Emit strings while parsing
LagartoParser
emits all the text as CharSequence
. By default, we are
using CharBuffer
for CharSequence
implementation. If the CharSequence
interface works for you, then you are set - and you will have great performances.
However, sometimes CharSequence
API is not enough, or you simply need strings.
For example, to build our DOM tree we store all texts as strings. To get strings,
we call toString()
on char sequences (implemented by char buffers). Overall
that is less performant - because char buffer is created first and then a string.
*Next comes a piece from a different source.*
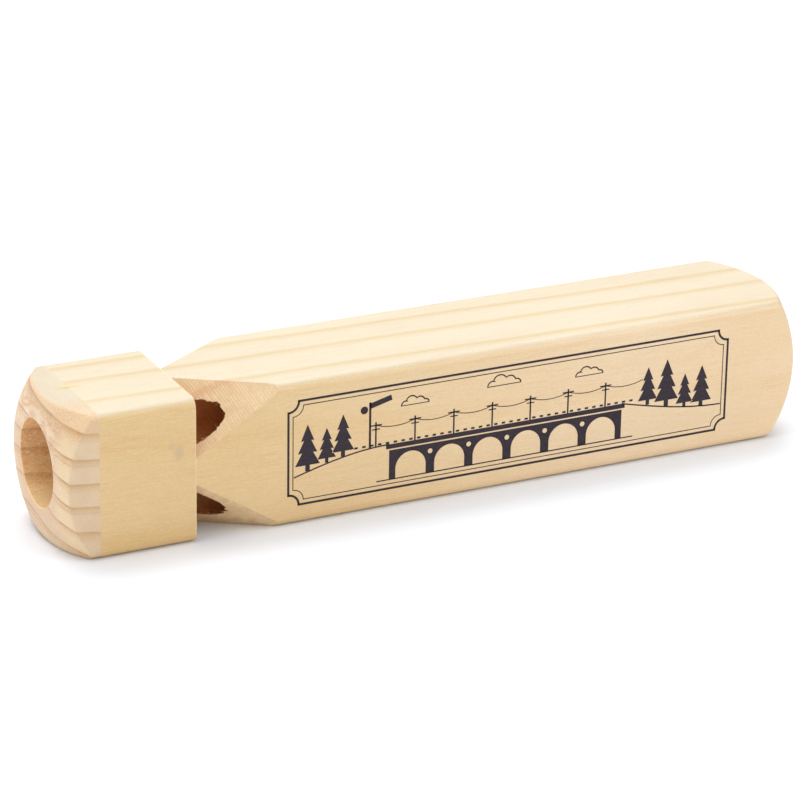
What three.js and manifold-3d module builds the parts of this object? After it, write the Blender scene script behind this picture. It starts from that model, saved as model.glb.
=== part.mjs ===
import * as THREE from 'three';
import { mergeVertices } from 'three/addons/utils/BufferGeometryUtils.js';
import Module from 'manifold-3d';

// A wooden train whistle with four tones. A square pine bar has four chambers drilled from its
// front end, a plug with a flat in the front of each, and a notch sawn across each chamber, so
// that the air from the plug's flat strikes the notch's edge. A cross-grained cap with the mouth
// bore is glued over the front. Millimetres, +X from the mouth to the tail, +Z up. The origin is
// under the middle of the whistle, on the surface that it lies on.

const wasm = await Module();
wasm.setup();

// The bar
const barSide = 35;
const longEdgeRadius = 2.5;

// Lengths along the bar, from the glue joint between the cap and the block
const capLength = 8.7;
const blockLength = 182.4;
const headLength = 23.2;

// The two ends are turned to a flat middle and a crown that falls away as a parabola:
// depth below the flat = fall * (radius - flat radius)^2
const mouthFlatRadius = 11.7;
const mouthFall = 0.0467;
const tailFlatRadius = 6;
const tailFall = 0.0264;
const tailTurnOffset = { y: -1.2, z: 1.1 };

// The mouth bore runs through the cap and on into the block, where it opens to the chambers
const mouthBoreRadius = 10.2;
const mouthBoreOffset = { y: -0.5, z: 1.1 };
const mouthRimEase = 0.4;
const plenumDepth = 6.5;

// The four chambers, drilled side by side with a twist drill
const chamberRadius = 6.2;
const chamberSpacing = { y: 18.2, z: 16.8 };
const drillPointAngle = 118;
const chamberDepthBehindWall = {
  upper_front: 142,
  upper_back: 120,
  lower_front: 95,
  lower_back: 107,
};

// The notches: a square wall at the end of the head, and a slope that runs out to the long edge
const notchFaceDepth = 14.4;
const notchLength = 22.6;

// The plugs
const windwayHeight = 1.4;
const plugClearance = 0.3;

// How far cutting tools reach past the wood, and how finely round shapes are divided
const overrun = 5;
const boreSides = 40;
const turnedSides = 72;
const crownRings = 7;
const edgeSteps = 5;

const corners = {
  upper_front: { y: -1, z: 1 },
  upper_back: { y: 1, z: 1 },
  lower_front: { y: -1, z: -1 },
  lower_back: { y: 1, z: -1 },
};

const alongBar = new THREE.Vector3(1, 0, 0);
const halfSide = barSide / 2;
const halfDiagonal = barSide / Math.SQRT2;

// A unit vector from the bar's axis towards one of its long edges
function towardsEdge(corner) {
  return new THREE.Vector3(0, corner.y, corner.z).normalize();
}

// A closed geometry as a solid that can be cut and joined
function toSolid(geometry) {
  const bare = geometry.clone();
  bare.deleteAttribute('normal');
  bare.deleteAttribute('uv');
  const merged = mergeVertices(bare, 1e-4);
  const index = merged.index.array;
  const triangles = [];
  for (let i = 0; i < index.length; i += 3) {
    const [a, b, c] = [index[i], index[i + 1], index[i + 2]];
    if (a !== b && b !== c && c !== a) {
      triangles.push(a, b, c);
    }
  }
  return new wasm.Manifold(new wasm.Mesh({
    numProp: 3,
    vertProperties: new Float32Array(merged.attributes.position.array),
    triVerts: new Uint32Array(triangles),
  }));
}

function toGeometry(solid) {
  const mesh = solid.getMesh();
  const geometry = new THREE.BufferGeometry();
  geometry.setAttribute('position', new THREE.BufferAttribute(mesh.vertProperties, 3));
  geometry.setIndex(new THREE.BufferAttribute(mesh.triVerts, 1));
  geometry.computeVertexNormals();
  return geometry;
}

// An outline drawn in Y and Z, made solid between two places along the bar
function prismAlongBar(shape, from, to) {
  const geometry = new THREE.ExtrudeGeometry(shape, {
    depth: to - from,
    bevelEnabled: false,
    curveSegments: edgeSteps,
  });
  const sideways = new THREE.Vector3(0, 1, 0);
  const up = new THREE.Vector3(0, 0, 1);
  geometry.applyMatrix4(new THREE.Matrix4().makeBasis(sideways, up, alongBar));
  geometry.translate(from, 0, 0);
  return toSolid(geometry);
}

// A profile of [radius, place along the bar] points, turned about the bar's direction
function turned(profile, sides, y, z) {
  const points = profile.map(([radius, place]) => new THREE.Vector2(radius, place));
  const geometry = new THREE.LatheGeometry(points, sides);
  geometry.rotateZ(-Math.PI / 2);
  geometry.translate(0, y, z);
  return toSolid(geometry);
}

function barOutline() {
  const r = longEdgeRadius;
  const flat = halfSide - r;
  const shape = new THREE.Shape();
  shape.absarc(flat, flat, r, 0, Math.PI / 2, false);
  shape.absarc(-flat, flat, r, Math.PI / 2, Math.PI, false);
  shape.absarc(-flat, -flat, r, Math.PI, Math.PI * 1.5, false);
  shape.absarc(flat, -flat, r, Math.PI * 1.5, Math.PI * 2, false);
  shape.closePath();
  return shape;
}

// The crown of a turned end, from the edge of its flat out past the bar's edges
function crownProfile(flatRadius, fall) {
  const reach = halfDiagonal + overrun;
  const profile = [];
  for (let ring = 0; ring <= crownRings; ring += 1) {
    const radius = flatRadius + (reach - flatRadius) * (ring / crownRings);
    profile.push([radius, fall * (radius - flatRadius) ** 2]);
  }
  return profile;
}

// Everything in front of the tail's crown
function tailEnvelope() {
  const crown = crownProfile(tailFlatRadius, tailFall)
    .reverse()
    .map(([radius, depth]) => [radius, blockLength - depth]);
  const outer = crown[0][0];
  const profile = [[0, -overrun], [outer, -overrun], ...crown, [0, blockLength]];
  return turned(profile, turnedSides, tailTurnOffset.y, tailTurnOffset.z);
}

// Everything behind the mouth's crown
function mouthEnvelope() {
  const crown = crownProfile(mouthFlatRadius, mouthFall)
    .map(([radius, depth]) => [radius, depth - capLength]);
  const outer = crown[crown.length - 1][0];
  const end = Math.max(0, crown[crown.length - 1][1]) + overrun;
  const profile = [[0, -capLength], ...crown, [outer, end], [0, end]];
  return turned(profile, turnedSides, 0, 0);
}

function mouthBore() {
  const eased = mouthBoreRadius + mouthRimEase;
  const profile = [
    [0, -capLength - overrun],
    [eased + overrun, -capLength - overrun],
    [eased, -capLength],
    [mouthBoreRadius, mouthRimEase - capLength],
    [mouthBoreRadius, plenumDepth],
    [0, plenumDepth],
  ];
  return turned(profile, boreSides, mouthBoreOffset.y, mouthBoreOffset.z);
}

// A chamber as the drill leaves it, with the cone of the drill's point at its end
function chamberBore(name) {
  const corner = corners[name];
  const end = headLength + chamberDepthBehindWall[name];
  const pointAngle = THREE.MathUtils.degToRad(drillPointAngle / 2);
  const pointLength = chamberRadius / Math.tan(pointAngle);
  const profile = [
    [0, -overrun],
    [chamberRadius, -overrun],
    [chamberRadius, end],
    [0, end + pointLength],
  ];
  return turned(profile, boreSides, corner.y * chamberSpacing.y / 2, corner.z * chamberSpacing.z / 2);
}

// The wedge that is sawn out of a long edge
function notchWedge(name) {
  const outwards = towardsEdge(corners[name]);
  const wallDepth = halfDiagonal - notchFaceDepth / Math.SQRT2;
  const rise = halfDiagonal - wallDepth;
  const reach = rise + overrun;
  const shape = new THREE.Shape();
  shape.moveTo(headLength, wallDepth);
  shape.lineTo(headLength + notchLength * (reach / rise), wallDepth + reach);
  shape.lineTo(headLength, wallDepth + reach);
  shape.closePath();
  const geometry = new THREE.ExtrudeGeometry(shape, { depth: barSide, bevelEnabled: false });
  geometry.translate(0, 0, -halfSide);
  const across = alongBar.clone().cross(outwards);
  geometry.applyMatrix4(new THREE.Matrix4().makeBasis(alongBar, outwards, across));
  return toSolid(geometry);
}

function makeBlock() {
  let block = prismAlongBar(barOutline(), 0, blockLength).intersect(tailEnvelope());
  for (const name of Object.keys(corners)) {
    block = block.subtract(notchWedge(name)).subtract(chamberBore(name));
  }
  return toGeometry(block.subtract(mouthBore()));
}

function makeCap() {
  const blank = prismAlongBar(barOutline(), -capLength, 0);
  return toGeometry(blank.intersect(mouthEnvelope()).subtract(mouthBore()));
}

// A dowel from the plenum to the notch wall, with a flat towards the bar's edge. It is drawn
// about its own axis, with the flat upwards.
function makePlug() {
  const radius = chamberRadius - plugClearance;
  const flatHeight = chamberRadius - windwayHeight;
  const flatStart = Math.asin(flatHeight / radius);
  const shape = new THREE.Shape();
  shape.absarc(0, 0, radius, flatStart, Math.PI - flatStart, true);
  shape.closePath();
  return new THREE.ExtrudeGeometry(shape, {
    depth: headLength - plenumDepth,
    bevelEnabled: false,
    curveSegments: boreSides,
  });
}

function wood(name, color, roughness) {
  return new THREE.MeshStandardMaterial({ name, color, roughness, metalness: 0 });
}

function piece(name, geometry, material) {
  const mesh = new THREE.Mesh(geometry, material);
  mesh.name = name;
  return mesh;
}

// The pieces are placed from the glue joint, on the bar's axis
const whistle = new THREE.Group();
whistle.position.set((capLength - blockLength) / 2, 0, halfSide);
whistle.add(piece('whistle_block', makeBlock(), wood('block pine', 0xecd4a3, 0.55)));
whistle.add(piece('mouth_cap', makeCap(), wood('cap pine', 0xe6cda6, 0.6)));

for (const [name, corner] of Object.entries(corners)) {
  const plug = piece(`fipple_plug_${name}`, makePlug(), wood('dowel birch', 0xdcc294, 0.65));
  const outwards = towardsEdge(corner);
  const across = outwards.clone().cross(alongBar);
  plug.setRotationFromMatrix(new THREE.Matrix4().makeBasis(across, outwards, alongBar));
  plug.position.set(plenumDepth, corner.y * chamberSpacing.y / 2, corner.z * chamberSpacing.z / 2);
  whistle.add(plug);
}

export default whistle;
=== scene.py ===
# %% [markdown]
# # A wooden train whistle
#
# The real toy is a square pine bar with four chambers drilled along it, four dowel plugs, a notch
# sawn across each chamber, and a cross-grained cap glued over the front with the mouth hole in it.
# The packed CAD model fixes every size. This file dresses it: finer wood surfaces, solid wood
# materials, torn fibres round the sawn windows, and an ink ornament on the side.
#
# We begin by loading the CAD frame, because everything else is measured from it.

import math
from functools import partialmethod

import bpy
import numpy as np
from mathutils import Matrix, Vector


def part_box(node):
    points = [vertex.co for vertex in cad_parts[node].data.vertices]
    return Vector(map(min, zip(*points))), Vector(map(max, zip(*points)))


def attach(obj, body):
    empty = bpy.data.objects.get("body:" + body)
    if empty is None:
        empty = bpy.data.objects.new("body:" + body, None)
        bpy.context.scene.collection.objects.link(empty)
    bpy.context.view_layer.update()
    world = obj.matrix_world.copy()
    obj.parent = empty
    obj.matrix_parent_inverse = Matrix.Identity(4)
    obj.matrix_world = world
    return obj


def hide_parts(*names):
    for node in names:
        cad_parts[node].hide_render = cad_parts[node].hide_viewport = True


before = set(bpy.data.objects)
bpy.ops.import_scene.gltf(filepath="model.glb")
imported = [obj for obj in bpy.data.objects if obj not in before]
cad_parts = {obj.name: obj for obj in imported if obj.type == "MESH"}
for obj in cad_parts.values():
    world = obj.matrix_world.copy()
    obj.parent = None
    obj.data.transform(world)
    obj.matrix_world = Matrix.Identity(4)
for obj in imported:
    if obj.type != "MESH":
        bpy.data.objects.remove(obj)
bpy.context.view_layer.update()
MM = 0.001
print("CAD nodes:", sorted(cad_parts))

# %% [markdown]
# ## Sizes
#
# The overall sizes come from the CAD boxes, so they can't drift from the model. The sizes inside
# the bar, such as the chamber radius, are the maker's numbers, written once here in millimetres.
# A corner of the bar is named by its signs in y and z: (-1, 1) is the upper front one, where the
# drill wandered a little. A chamber's depth is measured from its notch's wall.

# %% Sizes of the whistle, in millimetres
block_low, block_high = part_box("whistle_block")
cap_low, cap_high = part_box("mouth_cap")
JOINT = block_low.x / MM
BLOCK_LENGTH = (block_high.x - block_low.x) / MM
CAP_LENGTH = (cap_high.x - cap_low.x) / MM
HALF_SIDE = (block_high.y - block_low.y) / 2 / MM
AXIS_HEIGHT = HALF_SIDE
ROOT_2 = math.sqrt(2)
HALF_DIAGONAL = HALF_SIDE * ROOT_2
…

If you know that you gonna need strings, you can enable option to emit String
as implementation for CharSequence
(instead of CharBuffer
).
Then calling toString()
will have no performance penalties.
To recap: emitStrings
flag determines the implementation of CharSequence
:
CharBuffer
of String
, so you can have the best performances depending on
your usage.
Errors in HTML
Lagarto is very error-friendly. It will try to do its best to resolve
an error and continue parsing. Every error is reported by invoking
error()
method of a visitor. By default, errors are written in the log
as warnings.
By default, Lagarto will append the file offset where the error occurs. Optionally, by enabling property, Lagarto can calculate the real position of the error in the file: it's line and column.
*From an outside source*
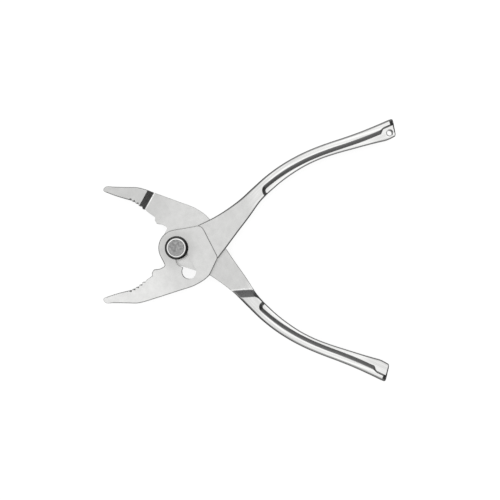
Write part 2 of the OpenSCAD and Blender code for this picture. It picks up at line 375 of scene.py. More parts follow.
def add(tree: bpy.types.NodeTree, kind: str, sockets: dict[str | int, object] | None = None,
        **settings: object) -> bpy.types.Node:
    """Adds a node with its settings and links.

    Args:
        tree: Node tree that gets it.
        kind: Blender's name of the node type.
        sockets: Input name or number with a value, or with the output socket that feeds it.
        settings: Properties of the node.

    Returns:
        The new node.
    """
    node = tree.nodes.new(kind)
    for name, value in settings.items():
        setattr(node, name, value)
    for name, value in (sockets or {}).items():
        if isinstance(value, bpy.types.NodeSocket):
            tree.links.new(value, node.inputs[name])
        else:
            node.inputs[name].default_value = value
    return node


def blank_material(name: str) -> tuple[bpy.types.Material, bpy.types.NodeTree]:
    """Makes a material with an empty node tree.

    Args:
        name: Name of the material.

    Returns:
        The material and its node tree.
    """
    material = bpy.data.materials.new(name)
    material.use_nodes = True
    material.node_tree.nodes.clear()
    return material, material.node_tree


def end_metal(tree: bpy.types.NodeTree, tint: bpy.types.NodeSocket, rough: bpy.types.NodeSocket,
              height: bpy.types.NodeSocket, depth_mm: float, strength: float = 0.5) -> None:
    """Ends a metal's nodes with its bump, its shader and the output. Its IOR stays the default.

    Args:
        tree: Node tree of the material.
        tint: Colour of the metal.
        rough: Its roughness.
        height: Height of its marks, from 0 to 1.
        depth_mm: Depth of the deepest mark.
        strength: Share of the bump that shows.
    """
    bump = add(tree, "ShaderNodeBump", {"Strength": strength, "Distance": depth_mm * MM, "Height": height})
    metal = add(tree, "ShaderNodeBsdfPrincipled", {
        "Base Color": tint, "Metallic": 1.0, "Roughness": rough, "Normal": bump.outputs["Normal"],
    })
    add(tree, "ShaderNodeOutputMaterial", {"Surface": metal.outputs["BSDF"]})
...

The format of error position is the following: [line:column @offset]
.
Please note that error is not exactly at the calculated character, but
somewhere near.
Writer and adapter
Lagarto may be used not only for parsing and analyzing HTML content,
but also for modifying it. For that purpose you can use TagWriter
and
TagAdapter
.
TagWriter
is a simple TagVisitor
that writes content to some
Appendable
. So, if you pass TagWriter
instance to parse()
method
the resulting code will be the same as the input HTML code.
TagAdapter
is a generic adapter for underlying TagVisitor
. It may be
used over some e.g. TagWriter
to perform some HTML transformation.
This approach allows to perform HTML modifications during just one parsing! For example, if you have 3 different adapters that modifies HTML code in some way, they all can be applied during just single content parsing.
LagartoParserEngine
The core parsing engine is implemented in an abstract class:
LagartoParserEngine
. It's purpose is to be used for creating custom
or specific parsers. LagartoParser
is just simple generic parser built
on top of this parsing engine.
LagartoServletFilter
One common use of Lagarto is as servlet filter. There it may parse and
modify the content before it is written to the output stream. For this
purpose there is LagartoServletFilter
, an abstract filter that can be
overridden.
SimpleLagartoServletFilter
LagartoServletFilter
is quite generic filter and can be used by any
other parsing tool or solution. Anyhow, in most cases, the
SimpleLagartoServletFilter
will be enough. Here user just has to
override one method to build custom LagartoParsingProcessor
. Inside
the implementation, user builds set of nested TagAdapter
s and pass it
to the method invokeLagarto()
.
public class AppLagartoServletFilter extends SimpleLagartoServletFilter { @Override protected LagartoParsingProcessor createParsingProcessor() { return new LagartoParsingProcessor() { @Override protected char[] parse( TagWriter rootTagWriter, HttpServletRequest request) { TagAdapter1 tagAdapter1 = new FooTagAdapter(rootTagWriter); TagAdapter2 tagAdapter2 = new BarTagAdapter(tagAdapter1, request); char[] content = invokeLagarto(tagAdapter2); return content; } }; } }
In above example we created Lagarto servlet filter with two content processors (i.e. tag adapters) that execute during the same single parsing operation. In other words, HTML content is parser only once, but the content is modified by two different processors. In some cases this may save time and prevent from double parsing!